● Data block
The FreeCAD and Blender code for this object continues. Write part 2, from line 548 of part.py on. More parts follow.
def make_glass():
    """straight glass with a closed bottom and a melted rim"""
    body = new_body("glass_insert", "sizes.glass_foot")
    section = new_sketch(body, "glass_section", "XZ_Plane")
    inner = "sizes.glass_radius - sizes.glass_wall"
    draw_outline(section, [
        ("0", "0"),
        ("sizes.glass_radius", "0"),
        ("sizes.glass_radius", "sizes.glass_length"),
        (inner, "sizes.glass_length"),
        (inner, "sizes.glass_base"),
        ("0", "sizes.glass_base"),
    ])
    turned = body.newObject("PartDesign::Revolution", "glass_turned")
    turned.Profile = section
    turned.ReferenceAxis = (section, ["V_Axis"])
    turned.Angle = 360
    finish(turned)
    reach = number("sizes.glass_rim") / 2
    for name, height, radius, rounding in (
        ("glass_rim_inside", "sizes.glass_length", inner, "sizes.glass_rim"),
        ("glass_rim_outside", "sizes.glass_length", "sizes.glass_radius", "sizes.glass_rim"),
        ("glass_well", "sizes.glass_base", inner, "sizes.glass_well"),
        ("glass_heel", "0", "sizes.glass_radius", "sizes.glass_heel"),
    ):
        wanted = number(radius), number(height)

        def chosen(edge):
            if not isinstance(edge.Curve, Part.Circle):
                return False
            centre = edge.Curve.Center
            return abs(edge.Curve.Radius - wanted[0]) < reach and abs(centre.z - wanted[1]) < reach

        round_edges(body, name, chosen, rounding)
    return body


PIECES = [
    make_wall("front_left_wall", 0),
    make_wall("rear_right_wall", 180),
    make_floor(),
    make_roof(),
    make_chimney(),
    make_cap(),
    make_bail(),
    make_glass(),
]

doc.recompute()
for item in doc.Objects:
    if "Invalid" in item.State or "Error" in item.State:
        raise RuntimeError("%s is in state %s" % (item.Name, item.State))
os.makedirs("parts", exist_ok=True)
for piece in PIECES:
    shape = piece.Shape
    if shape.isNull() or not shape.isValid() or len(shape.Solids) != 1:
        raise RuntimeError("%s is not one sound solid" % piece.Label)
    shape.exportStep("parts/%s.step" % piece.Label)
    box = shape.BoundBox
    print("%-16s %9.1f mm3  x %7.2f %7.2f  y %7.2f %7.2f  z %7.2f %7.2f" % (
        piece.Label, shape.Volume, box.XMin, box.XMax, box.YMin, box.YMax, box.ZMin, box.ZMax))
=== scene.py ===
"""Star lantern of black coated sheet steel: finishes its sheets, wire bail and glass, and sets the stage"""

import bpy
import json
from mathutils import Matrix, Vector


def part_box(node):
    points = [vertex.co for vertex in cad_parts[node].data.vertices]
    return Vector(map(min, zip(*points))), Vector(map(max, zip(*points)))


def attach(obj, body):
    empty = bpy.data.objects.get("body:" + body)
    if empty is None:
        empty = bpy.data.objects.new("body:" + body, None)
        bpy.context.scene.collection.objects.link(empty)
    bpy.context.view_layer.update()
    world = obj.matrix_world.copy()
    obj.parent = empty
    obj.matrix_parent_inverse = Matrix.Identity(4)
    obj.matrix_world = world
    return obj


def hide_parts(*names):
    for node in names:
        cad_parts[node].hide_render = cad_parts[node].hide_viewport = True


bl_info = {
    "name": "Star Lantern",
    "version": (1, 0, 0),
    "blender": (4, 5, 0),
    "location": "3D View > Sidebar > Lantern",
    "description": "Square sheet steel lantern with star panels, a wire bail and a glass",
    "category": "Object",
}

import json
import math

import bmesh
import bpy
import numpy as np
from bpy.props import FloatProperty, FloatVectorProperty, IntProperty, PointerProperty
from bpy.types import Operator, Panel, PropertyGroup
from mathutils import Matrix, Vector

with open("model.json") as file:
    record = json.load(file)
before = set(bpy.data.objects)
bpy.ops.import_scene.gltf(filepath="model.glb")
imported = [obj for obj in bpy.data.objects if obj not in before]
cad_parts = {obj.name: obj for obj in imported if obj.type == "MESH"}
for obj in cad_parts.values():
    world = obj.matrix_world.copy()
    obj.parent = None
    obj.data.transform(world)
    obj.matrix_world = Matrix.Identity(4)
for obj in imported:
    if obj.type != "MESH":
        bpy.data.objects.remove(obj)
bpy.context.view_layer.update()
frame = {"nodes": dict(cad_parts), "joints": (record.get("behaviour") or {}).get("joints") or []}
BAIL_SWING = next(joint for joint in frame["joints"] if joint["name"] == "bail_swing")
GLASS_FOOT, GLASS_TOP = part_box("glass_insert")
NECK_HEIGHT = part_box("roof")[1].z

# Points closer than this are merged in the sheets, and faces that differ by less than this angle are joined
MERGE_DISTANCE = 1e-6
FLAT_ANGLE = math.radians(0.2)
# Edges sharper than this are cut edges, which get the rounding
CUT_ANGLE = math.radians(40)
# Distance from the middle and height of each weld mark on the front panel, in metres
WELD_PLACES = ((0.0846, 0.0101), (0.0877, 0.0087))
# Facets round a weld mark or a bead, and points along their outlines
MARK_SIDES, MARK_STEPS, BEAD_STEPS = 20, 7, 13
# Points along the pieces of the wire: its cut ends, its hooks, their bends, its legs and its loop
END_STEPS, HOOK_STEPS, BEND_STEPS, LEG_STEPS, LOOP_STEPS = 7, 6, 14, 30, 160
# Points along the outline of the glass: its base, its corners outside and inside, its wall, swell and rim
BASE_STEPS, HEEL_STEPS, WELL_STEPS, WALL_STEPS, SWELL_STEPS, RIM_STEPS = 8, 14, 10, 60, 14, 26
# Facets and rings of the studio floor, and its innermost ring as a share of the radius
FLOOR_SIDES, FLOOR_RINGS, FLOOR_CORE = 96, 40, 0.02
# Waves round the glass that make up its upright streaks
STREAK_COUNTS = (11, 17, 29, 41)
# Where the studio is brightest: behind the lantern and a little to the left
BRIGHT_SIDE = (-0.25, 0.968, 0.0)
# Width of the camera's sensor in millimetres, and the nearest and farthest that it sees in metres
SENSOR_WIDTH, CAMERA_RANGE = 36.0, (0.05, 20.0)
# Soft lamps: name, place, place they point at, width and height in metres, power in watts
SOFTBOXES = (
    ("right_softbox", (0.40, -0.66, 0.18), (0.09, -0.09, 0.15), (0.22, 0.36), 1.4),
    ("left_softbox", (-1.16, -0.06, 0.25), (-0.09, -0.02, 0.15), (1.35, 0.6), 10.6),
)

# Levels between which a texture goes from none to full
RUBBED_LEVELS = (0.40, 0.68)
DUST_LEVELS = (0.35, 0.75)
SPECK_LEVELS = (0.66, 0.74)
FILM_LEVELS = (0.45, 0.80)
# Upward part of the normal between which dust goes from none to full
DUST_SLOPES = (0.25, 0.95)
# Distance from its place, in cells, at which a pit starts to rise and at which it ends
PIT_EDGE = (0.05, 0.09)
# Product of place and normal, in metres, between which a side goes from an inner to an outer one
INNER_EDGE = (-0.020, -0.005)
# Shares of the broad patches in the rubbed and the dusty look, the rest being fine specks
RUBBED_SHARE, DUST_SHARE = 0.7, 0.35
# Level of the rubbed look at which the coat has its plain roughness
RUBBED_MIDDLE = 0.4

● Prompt
Output all of the material exactly as written.

● Result for this exercise
The FreeCAD and Blender code for this object continues. Write part 2, from line 548 of part.py on. More parts follow.
def make_glass():
    """straight glass with a closed bottom and a melted rim"""
    body = new_body("glass_insert", "sizes.glass_foot")
    section = new_sketch(body, "glass_section", "XZ_Plane")
    inner = "sizes.glass_radius - sizes.glass_wall"
    draw_outline(section, [
        ("0", "0"),
        ("sizes.glass_radius", "0"),
        ("sizes.glass_radius", "sizes.glass_length"),
        (inner, "sizes.glass_length"),
        (inner, "sizes.glass_base"),
        ("0", "sizes.glass_base"),
    ])
    turned = body.newObject("PartDesign::Revolution", "glass_turned")
    turned.Profile = section
    turned.ReferenceAxis = (section, ["V_Axis"])
    turned.Angle = 360
    finish(turned)
    reach = number("sizes.glass_rim") / 2
    for name, height, radius, rounding in (
        ("glass_rim_inside", "sizes.glass_length", inner, "sizes.glass_rim"),
        ("glass_rim_outside", "sizes.glass_length", "sizes.glass_radius", "sizes.glass_rim"),
        ("glass_well", "sizes.glass_base", inner, "sizes.glass_well"),
        ("glass_heel", "0", "sizes.glass_radius", "sizes.glass_heel"),
    ):
        wanted = number(radius), number(height)

        def chosen(edge):
            if not isinstance(edge.Curve, Part.Circle):
                return False
            centre = edge.Curve.Center
            return abs(edge.Curve.Radius - wanted[0]) < reach and abs(centre.z - wanted[1]) < reach

        round_edges(body, name, chosen, rounding)
    return body


PIECES = [
    make_wall("front_left_wall", 0),
    make_wall("rear_right_wall", 180),
    make_floor(),
    make_roof(),
    make_chimney(),
    make_cap(),
    make_bail(),
    make_glass(),
]

doc.recompute()
for item in doc.Objects:
    if "Invalid" in item.State or "Error" in item.State:
        raise RuntimeError("%s is in state %s" % (item.Name, item.State))
os.makedirs("parts", exist_ok=True)
for piece in PIECES:
    shape = piece.Shape
    if shape.isNull() or not shape.isValid() or len(shape.Solids) != 1:
        raise RuntimeError("%s is not one sound solid" % piece.Label)
    shape.exportStep("parts/%s.step" % piece.Label)
    box = shape.BoundBox
    print("%-16s %9.1f mm3  x %7.2f %7.2f  y %7.2f %7.2f  z %7.2f %7.2f" % (
        piece.Label, shape.Volume, box.XMin, box.XMax, box.YMin, box.YMax, box.ZMin, box.ZMax))
=== scene.py ===
"""Star lantern of black coated sheet steel: finishes its sheets, wire bail and glass, and sets the stage"""

import bpy
import json
from mathutils import Matrix, Vector


def part_box(node):
    points = [vertex.co for vertex in cad_parts[node].data.vertices]
    return Vector(map(min, zip(*points))), Vector(map(max, zip(*points)))


def attach(obj, body):
    empty = bpy.data.objects.get("body:" + body)
    if empty is None:
        empty = bpy.data.objects.new("body:" + body, None)
        bpy.context.scene.collection.objects.link(empty)
    bpy.context.view_layer.update()
    world = obj.matrix_world.copy()
    obj.parent = empty
    obj.matrix_parent_inverse = Matrix.Identity(4)
    obj.matrix_world = world
    return obj


def hide_parts(*names):
    for node in names:
        cad_parts[node].hide_render = cad_parts[node].hide_viewport = True


bl_info = {
    "name": "Star Lantern",
    "version": (1, 0, 0),
    "blender": (4, 5, 0),
    "location": "3D View > Sidebar > Lantern",
    "description": "Square sheet steel lantern with star panels, a wire bail and a glass",
    "category": "Object",
}

import json
import math

import bmesh
import bpy
import numpy as np
from bpy.props import FloatProperty, FloatVectorProperty, IntProperty, PointerProperty
from bpy.types import Operator, Panel, PropertyGroup
from mathutils import Matrix, Vector

with open("model.json") as file:
    record = json.load(file)
before = set(bpy.data.objects)
bpy.ops.import_scene.gltf(filepath="model.glb")
imported = [obj for obj in bpy.data.objects if obj not in before]
cad_parts = {obj.name: obj for obj in imported if obj.type == "MESH"}
for obj in cad_parts.values():
    world = obj.matrix_world.copy()
    obj.parent = None
    obj.data.transform(world)
    obj.matrix_world = Matrix.Identity(4)
for obj in imported:
    if obj.type != "MESH":
        bpy.data.objects.remove(obj)
bpy.context.view_layer.update()
frame = {"nodes": dict(cad_parts), "joints": (record.get("behaviour") or {}).get("joints") or []}
BAIL_SWING = next(joint for joint in frame["joints"] if joint["name"] == "bail_swing")
GLASS_FOOT, GLASS_TOP = part_box("glass_insert")
NECK_HEIGHT = part_box("roof")[1].z

# Points closer than this are merged in the sheets, and faces that differ by less than this angle are joined
MERGE_DISTANCE = 1e-6
FLAT_ANGLE = math.radians(0.2)
# Edges sharper than this are cut edges, which get the rounding
CUT_ANGLE = math.radians(40)
# Distance from the middle and height of each weld mark on the front panel, in metres
WELD_PLACES = ((0.0846, 0.0101), (0.0877, 0.0087))
# Facets round a weld mark or a bead, and points along their outlines
MARK_SIDES, MARK_STEPS, BEAD_STEPS = 20, 7, 13
# Points along the pieces of the wire: its cut ends, its hooks, their bends, its legs and its loop
END_STEPS, HOOK_STEPS, BEND_STEPS, LEG_STEPS, LOOP_STEPS = 7, 6, 14, 30, 160
# Points along the outline of the glass: its base, its corners outside and inside, its wall, swell and rim
BASE_STEPS, HEEL_STEPS, WELL_STEPS, WALL_STEPS, SWELL_STEPS, RIM_STEPS = 8, 14, 10, 60, 14, 26
# Facets and rings of the studio floor, and its innermost ring as a share of the radius
FLOOR_SIDES, FLOOR_RINGS, FLOOR_CORE = 96, 40, 0.02
# Waves round the glass that make up its upright streaks
STREAK_COUNTS = (11, 17, 29, 41)
# Where the studio is brightest: behind the lantern and a little to the left
BRIGHT_SIDE = (-0.25, 0.968, 0.0)
# Width of the camera's sensor in millimetres, and the nearest and farthest that it sees in metres
SENSOR_WIDTH, CAMERA_RANGE = 36.0, (0.05, 20.0)
# Soft lamps: name, place, place they point at, width and height in metres, power in watts
SOFTBOXES = (
    ("right_softbox", (0.40, -0.66, 0.18), (0.09, -0.09, 0.15), (0.22, 0.36), 1.4),
    ("left_softbox", (-1.16, -0.06, 0.25), (-0.09, -0.02, 0.15), (1.35, 0.6), 10.6),
)

# Levels between which a texture goes from none to full
RUBBED_LEVELS = (0.40, 0.68)
DUST_LEVELS = (0.35, 0.75)
SPECK_LEVELS = (0.66, 0.74)
FILM_LEVELS = (0.45, 0.80)
# Upward part of the normal between which dust goes from none to full
DUST_SLOPES = (0.25, 0.95)
# Distance from its place, in cells, at which a pit starts to rise and at which it ends
PIT_EDGE = (0.05, 0.09)
# Product of place and normal, in metres, between which a side goes from an inner to an outer one
INNER_EDGE = (-0.020, -0.005)
# Shares of the broad patches in the rubbed and the dusty look, the rest being fine specks
RUBBED_SHARE, DUST_SHARE = 0.7, 0.35
# Level of the rubbed look at which the coat has its plain roughness
RUBBED_MIDDLE = 0.4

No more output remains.